Karzai appears to have rallied a clear majority behind his core demand for a presidential system that he says would provide strong leadership for a country racked by internal conflict.

But his support comes mainly from his Pashtun kinsmen, alarming smaller groups from the north that helped the United States oust the mainly Pashtun Taliban two years ago.

The president says a simple majority is all that is needed to pass the constitution, but most observers recognize that a constitution that doesn't win wide-ranging support will hamstring the country as it seeks to put two decades of devastating conflict behind it.

Delegates say they cannot return to their villages without evidence that democracy will mean equal rights.

Some Pashtuns have stoked the acrimony, rejecting such aspirations out of hand.

But observers suggest that the rebellion is also being fueled and exploited by influential religious conservatives to pursue their own agendas.

A key article in the draft has already been amended to state that no future legislation can run counter to the "provisions" of Islam -- seen by some as code for Islamic Shariah law.

Mujaddedi, a Karzai loyalist, on Thursday denounced as a "dirty person" the author of a petition suggesting the Islamic tag should disappear from the country's official name.

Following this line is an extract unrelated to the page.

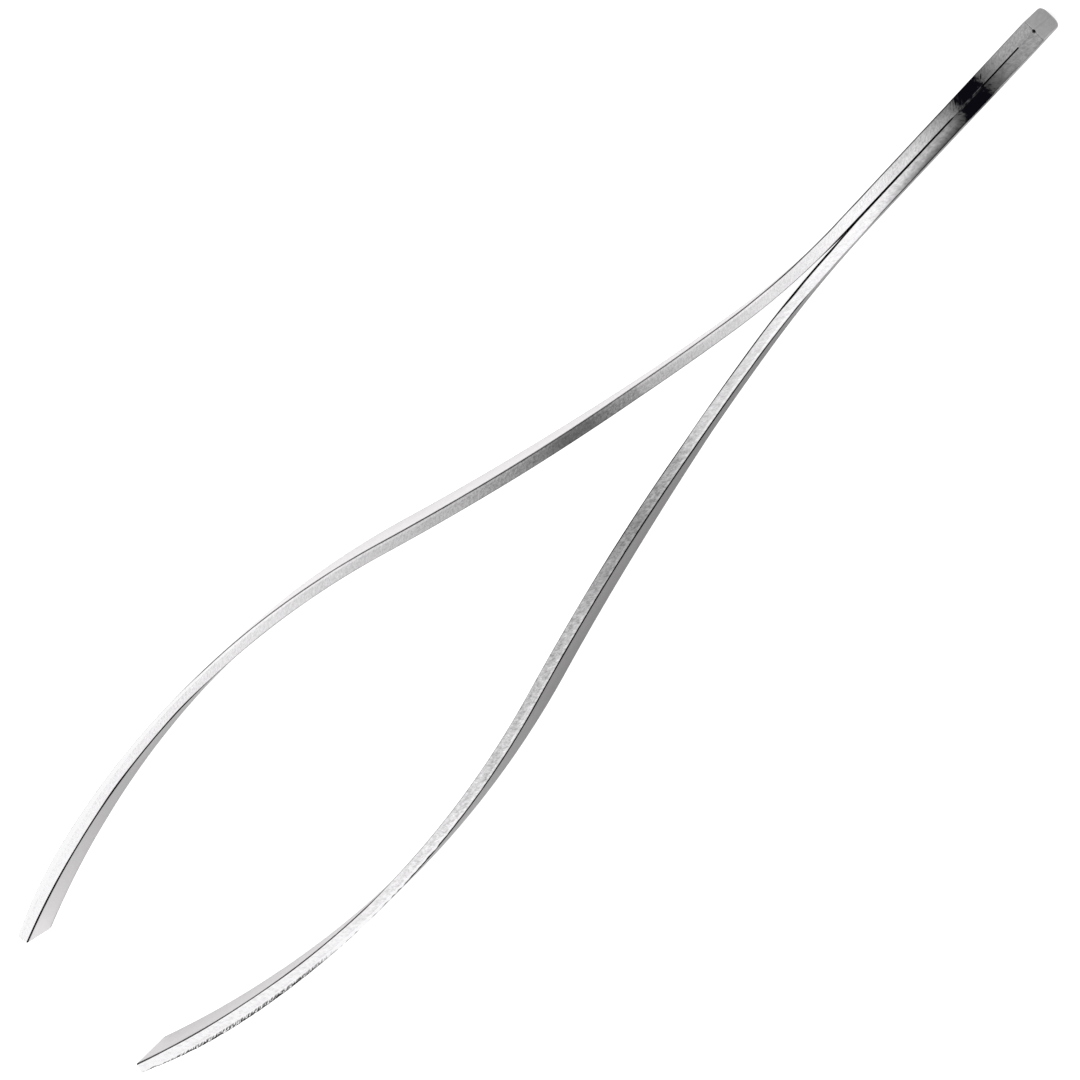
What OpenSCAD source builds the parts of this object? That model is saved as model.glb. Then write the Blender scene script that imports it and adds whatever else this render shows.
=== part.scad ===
// Spring crucible tongs: two bent steel strips joined at the tail.
// +X runs from the tail to the tips, +Y is the left strip's side, and +Z is across the strips' width.
// The tongs lie on their side with the widest stretch of both strips on z = 0.

/* [Overall] */
// Length from the tail's end to the tips
overall_len = 250; // [245:5:300]
// Straight length over which the strips lie side by side
heel_len = 46.5; // [40:0.5:52]
// Length of the bend that parts the strips
bend_len = 27; // [24:1:35]
// Length of the long, nearly straight spread
spread_len = 71; // [60:0.5:75]

/* [Left arm] */
// Slope of the left strip at the end of the bend, in degrees
left_bend_angle = 5.9; // [5:0.1:9]
// Slope of the left strip where its bow starts, in degrees
left_spread_angle = 12.1; // [11:0.1:14]
// Slope of the left strip back towards the middle at its tip, in degrees
left_tip_angle = 17; // [14:0.1:18]

/* [Right arm] */
// Slope of the right strip at the end of the bend, in degrees
right_bend_angle = 9.2; // [5:0.1:10]
// Slope of the right strip where its bow starts, in degrees
right_spread_angle = 15.5; // [11:0.1:16]
// Slope of the right strip back towards the middle at its tip, in degrees
right_tip_angle = 16; // [14:0.1:18]

/* [Strip section] */
// Thickness at the tail
tail_t = 1.92; // [1.5:0.02:2.5]
// Thickness along the grip
grip_t = 1.86; // [1.4:0.02:2.4]
// Thickness of the jaws
jaw_t = 2.36; // [1.8:0.02:3]
// Width of the tail
tail_w = 6.8; // [5.6:0.1:9]
// Width of the grip and the jaws
grip_w = 10; // [9.5:0.1:13]
// Distance from the tail's end to the shoulder where a strip widens
shoulder_x = 93; // [80:1:100]
// Length of that shoulder
shoulder_len = 28; // [15:1:40]
// Radius of the rounded corners at the tail's end
tail_corner_r = 0.2; // [0.1:0.1:1.5]
// Distance from the tail's end to where the jaws start to thicken
thicken_x = 193; // [180:1:205]
// Distance from the tail's end to where the jaws reach their full thickness
jaw_x = 226; // [206:1:232]

/* [Tips] */
// Length over which the outer face closes in at a tip
tip_taper = 15; // [6:0.5:18]
// Thickness left at a tip
tip_t = 1.7; // [0.6:0.05:1.8]
// How far the right tip is cut back along its upper edge
right_tip_cut = 2.2; // [0.5:0.1:4]

/* [Spring section] */
// Distance from the tail's end to the start of the section that flexes
spring_x = 54; // [53:1:58]
// Length of the section that flexes
spring_len = 22; // [16:1:26]

/* [Welds] */
// Gap along the seam between the strips
seam_gap = 0.1; // [0.04:0.02:0.2]
// Length of the end weld along the seam
end_weld_len = 3.8; // [2:0.2:6]
// Width of the end weld across the seam
end_weld_w = 1.3; // [0.8:0.1:1.8]
// Distance from the tail's end to the middle of the spot weld
spot_x = 16; // [12:0.5:30]
// Diameter of the spot weld
spot_d = 4.6; // [3:0.2:5.4]
// How far the spot weld reaches into each strip
spot_depth = 0.6; // [0.3:0.1:0.9]
// Clearance drawn between a weld and the metal around it
weld_fit = 0.02; // [0.01:0.01:0.05]

/* [Hidden] */

steel = [0.80, 0.80, 0.80];
tail_steel = [0.62, 0.61, 0.61];
weld_steel = [0.55, 0.54, 0.54];
burnt_steel = [0.05, 0.05, 0.06];

step = 3;                       // spacing of the points along a curve
margin = 5;                     // how far a cutting shape runs past what it cuts
tip_foot = 1;                   // height of the lower end of the right tip that is left uncut
corner_steps = 6;
left = 1;
right = -1;

spread_x = heel_len + bend_len;
bow_x = spread_x + spread_len;
spring_end = spring_x + spring_len;
tail_y = (tail_t + seam_gap) / 2;
shoulder_end = shoulder_x + shoulder_len;
shoulder_rise = (grip_w - tail_w) / 2;
shoulder_r = (shoulder_len ^ 2 + shoulder_rise ^ 2) / (2 * shoulder_rise);

// Slopes that set each side's curve
function bend_angle(side) = side == left ? left_bend_angle : right_bend_angle;
function spread_angle(side) = side == left ? left_spread_angle : right_spread_angle;
function tip_angle(side) = side == left ? left_tip_angle : right_tip_angle;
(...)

And demands for a constitutional court and a slew of vice-presidents to represent minorities have been consistently loud.

Rabbani has even suggested the system sought by Karzai could eventually lead to dictatorship and spark a new round of conflict.

"They want some kind of platform and voice that in their minds gives them a great deal of power," one Western diplomat said Thursday on condition of anonymity, acknowledging that the pressure is growing for a compromise.

"The longer this goes on the harder it gets to solve."